45-metre long Varve Gallery
Exhibiting the Essential Beauty of Science
The study of varves is a very specialised and humble subject, which, according to common sense, is not something that many people would find interesting. What we are exhibiting is not a dinosaur, a fighter plane or a spacecraft, it is just mud. In considering the exhibition scheme, we argued again and again about how to make a show out of it. In the end, we decided to be as straightforward as possible about the essential beauty of scientific research, that is the charm of the varves themselves, the charm of the people who worked on them, and the charm of the world that can be seen through them. On the contrary, we have boldly omitted entertainment elements that are not essential to the varves. This is an extremely risky decision for a museum. Nevertheless, we bet on the fact that you will be able to feel the charm of the varves, which we are convinced is there.
The most symbolic embodiment of our exhibition philosophy is the 45-metre long Varve Gallery. Here, 100 borehole cores with varves dug out of Lake Suigetsu are displayed as giant thin sections, which we call "varve-stained-glass". Thus, we have realised an exhibition space where you can see the entire history of the world, i.e. the past 70,000 years inscribed on the varves, which researchers have challenged and revealed. Considering the physical lifespan of a single human being, 70,000 years is an unimaginably tremendous amount of time.
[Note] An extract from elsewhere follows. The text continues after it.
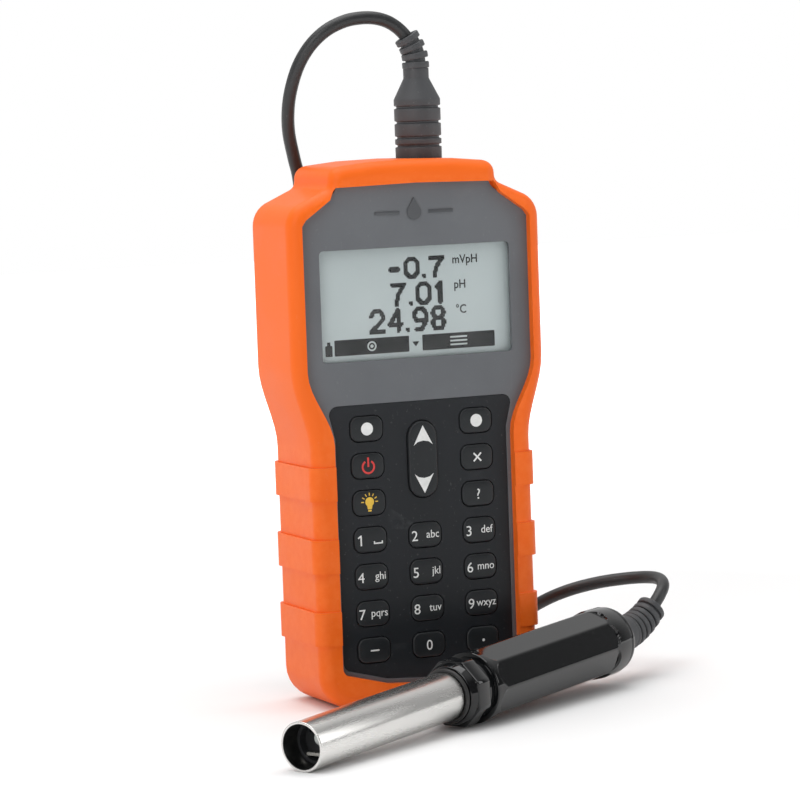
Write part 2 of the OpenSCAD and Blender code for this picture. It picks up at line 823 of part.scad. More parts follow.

In this Museum, such an invisible scale of time can be seen through the varves.
Our other commitment is that it should be a living person who plays the role of conveying the fascination of the varves and the passion of the researchers, not a lot of text panels or the latest electronic equipment. The Varves Museum is staffed by exhibition guides, or 'navigators', who are familiar with varves and provide visitors with detailed explanations. In the four years since the museum opened, we have found that difficult, cutting-edge research is better conveyed in human voices than in written text, which is more effective in promoting visitor understanding. The fact that interpersonal communication by navigators is welcomed by visitors is evidenced by the high ratings on social media and review websites.
Finally, we would like to add that our commitment has a positive synergistic effect on the local community. Local confectionery shops and general businesses have developed products featuring the varves, which are now becoming a speciality of the town. In addition to the permanent exhibitions mentioned here, we also organise a special exhibition every year in collaboration with the neighbouring town museum, which has had the effect of increasing the number of visitors to the Museum by 250%. None of them could have been imagined at the dawn of varve research in the 1990s.
There is only the "real thing" in the Varve Museum. The reason why the museum has received far more recognition than all of us had expected is that visitors to the museum and local residents resonate with the charm of the "real thing". In this sense, we are grateful for our success and the award that the people have brought to us.